What is y in the first line if the line passing though (-1,y) and (1,0) perpendicular to the line passing (8,4) and (-1,1) ?

Answer 1

Answer:

$6$.

Step-by-step explanation:

A line that goes through $(x_{0},\, y_{0})$ and $(x_{1},\, y_{1})$ where $x_{0} \ne x_{1}$ would have a slope of $m = (x_{1} - x_{0}) / (y_{1} - y_{0})$.

The slope of the line that goes through $(8,\, 4)$ and $(-1,\, 1)$ would thus be:

$\begin{aligned}m_{2} &= \frac{1 - 4}{(-1) - 8} \\ &= \frac{(-3)}{(-9)} \\ &= \frac{1}{3}\end{aligned}$.

Two lines in a cartesian plane are perpendicular to one another if and only if the product of their slopes is $(-1)$.

Thus, if $m_{1}$ and $m_{2}$ denote the slope of the first and second lines in this question, $m_{1}\, m_{2} = (-1)$ since the two lines are perpendicular to one another. Since $m_{2} = (1/3)$, the slope of the first line would be:

$\begin{aligned} m_{1} &= \frac{(-1)}{m_{2}} \\ &= \frac{(-1)}{(1/3)} \\ &= (-3)\end{aligned}$.

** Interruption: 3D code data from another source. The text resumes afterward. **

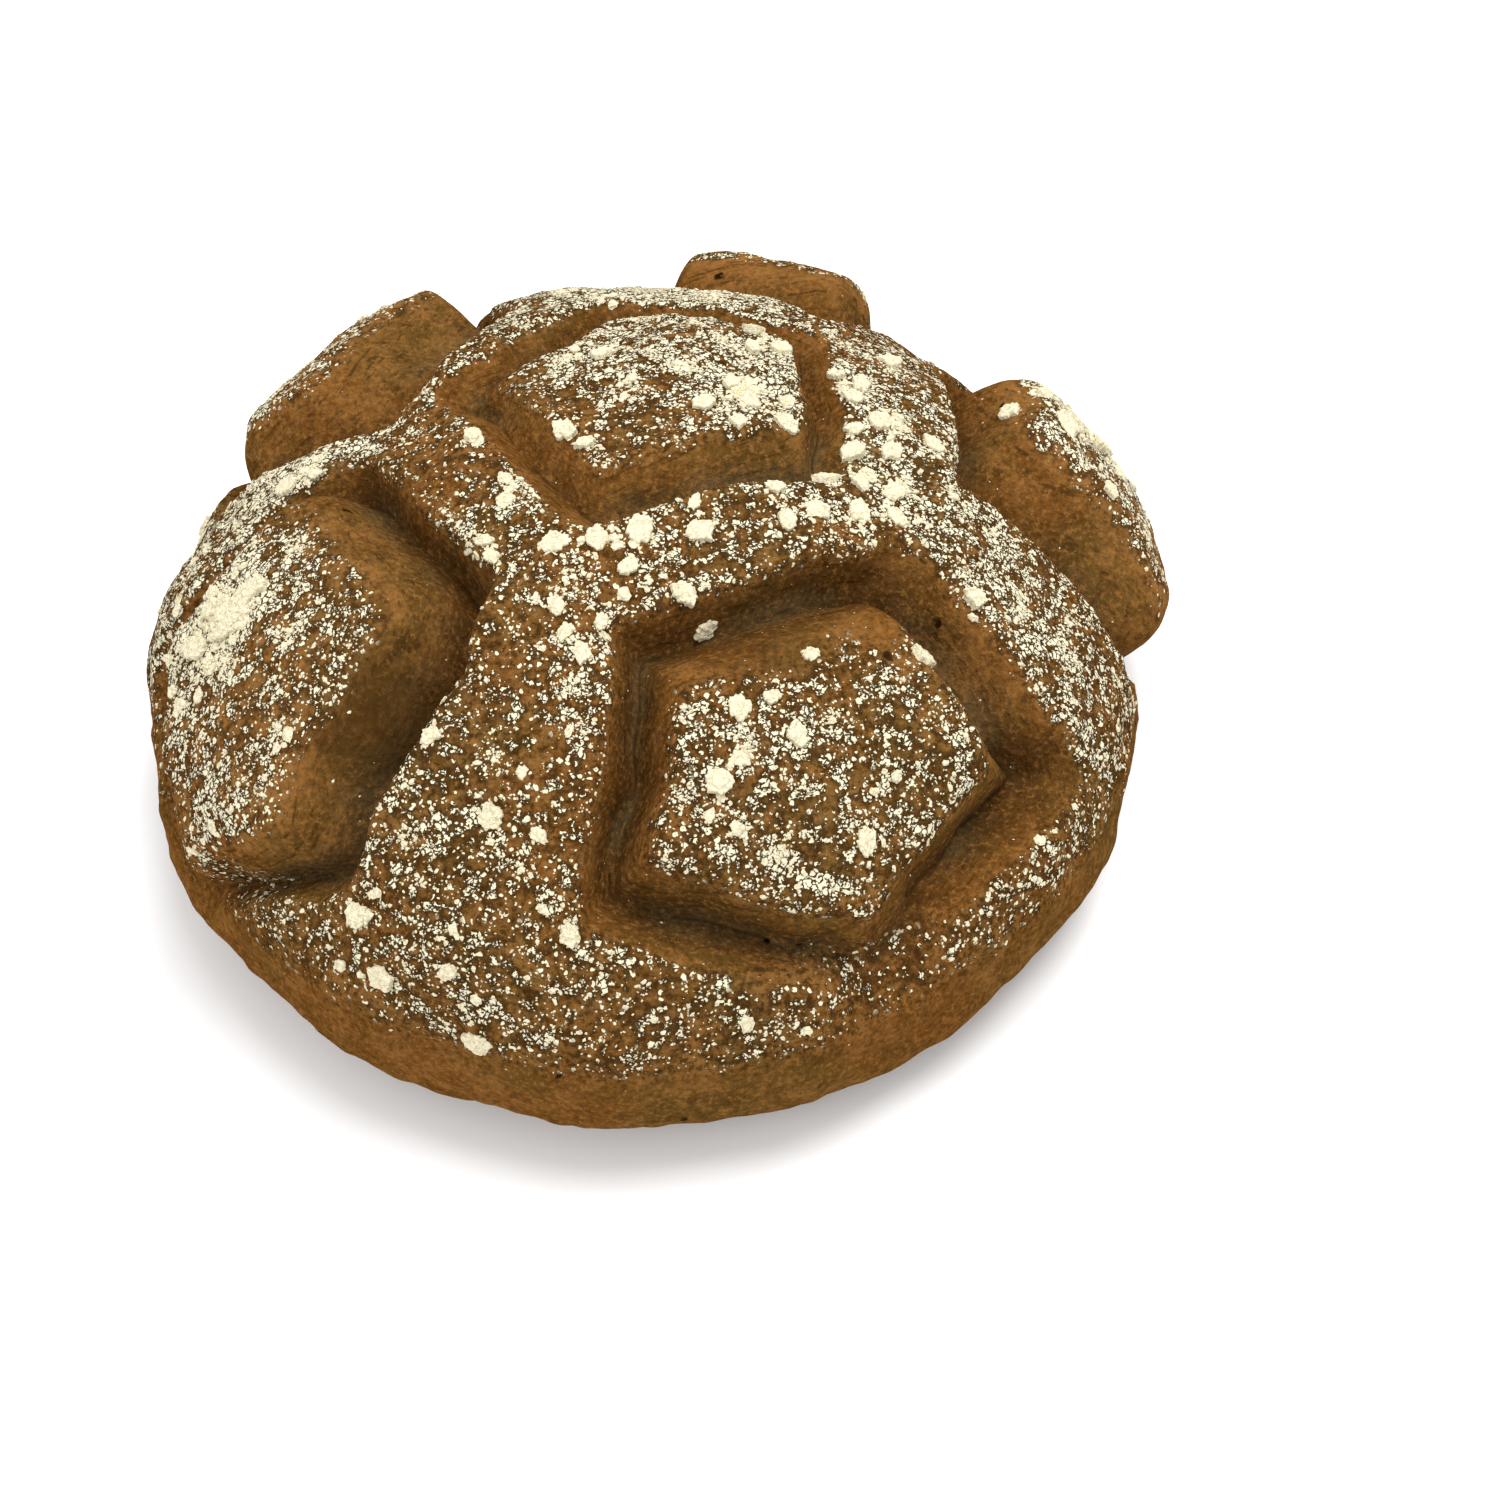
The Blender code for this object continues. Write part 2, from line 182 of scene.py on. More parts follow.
# Fine relief: lumps of dough, and the crackle of the dry crust.
LUMP_LENGTHS = (9 * MM, 18 * MM)
LUMP_HEIGHT = 0.3 * MM
LUMP_SEED = WAVE_SEED + 5
CRACKLE_LENGTHS = (3.5 * MM, 7 * MM)
CRACKLE_HEIGHT = 0.15 * MM
CRACKLE_SEED = WAVE_SEED + 6

# Where more flour fell, or less. x, y: the middle of the drift seen from above, and reach, in mm.
Drift = namedtuple("Drift", "x y reach weight")
DRIFTS = [
    Drift(50, 12, 18, 0.9),
    Drift(30, 30, 18, 1.2),
    Drift(38, 38, 10, 0.6),
    Drift(-70, 18, 20, 1.4),
    Drift(76, -24, 22, 0.8),
    Drift(94, 30, 16, 1.2),
    Drift(-86, -14, 15, 1.3),
    Drift(18, -62, 22, 0.4),
    Drift(10, 80, 26, 2.0),
    Drift(-82, -17, 7, 1.9),
    Drift(-96, -6, 14, 1.0),
    Drift(-62, -32, 10, 0.3),
    Drift(-76, -54, 14, 0.4),
    Drift(-72, 40, 14, 0.7),
    Drift(-84, 26, 12, 0.5),
    Drift(-4, 34, 16, 0.5),
    Drift(-36, -56, 24, -0.2),
    Drift(-12, 10, 18, -0.3),
    Drift(-54, -16, 9, -0.8),
    Drift(-42, 8, 12, -0.8),
    Drift(14, -48, 8, -1.6),
    Drift(30, -44, 8, -1.6),
    Drift(46, -38, 8, -1.6),
]
EVEN_FLOUR = 0.355
DRIFT_FLOUR = 0.3

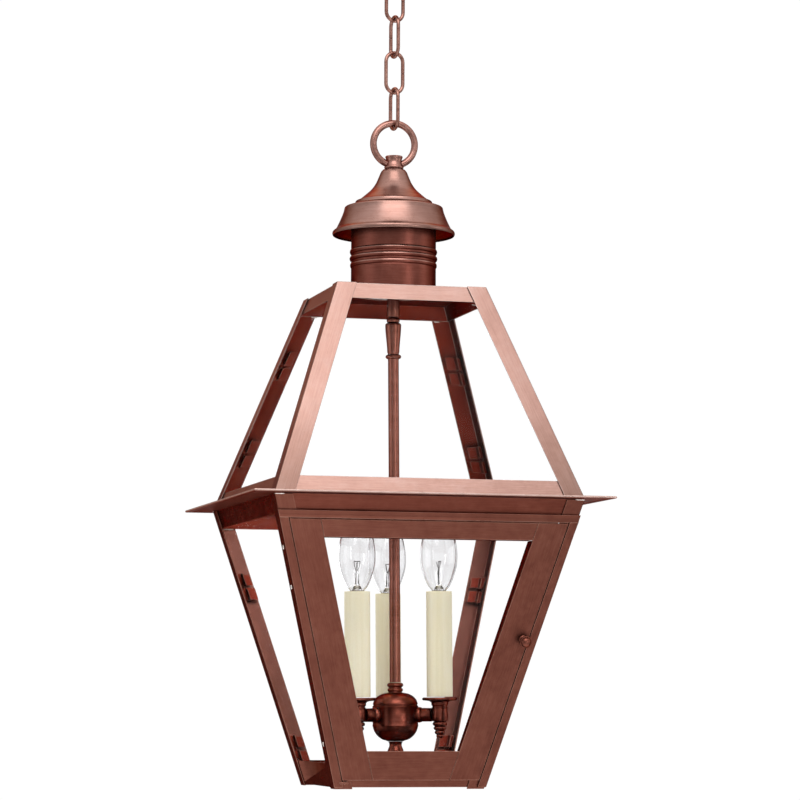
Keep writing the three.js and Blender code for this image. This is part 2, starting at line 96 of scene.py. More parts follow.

Given that the first line goes through the point $(1,\, 0)$, the point-slope equation of that line would be:

$(y - 0) = (-3)\, (x - 1)$.

$y = -3\, x + 3$.

Substitute in $x = (-1)$ to find the $y$-coordinate of the point in question:

$y = -3\times (-1) + 3 = 6$.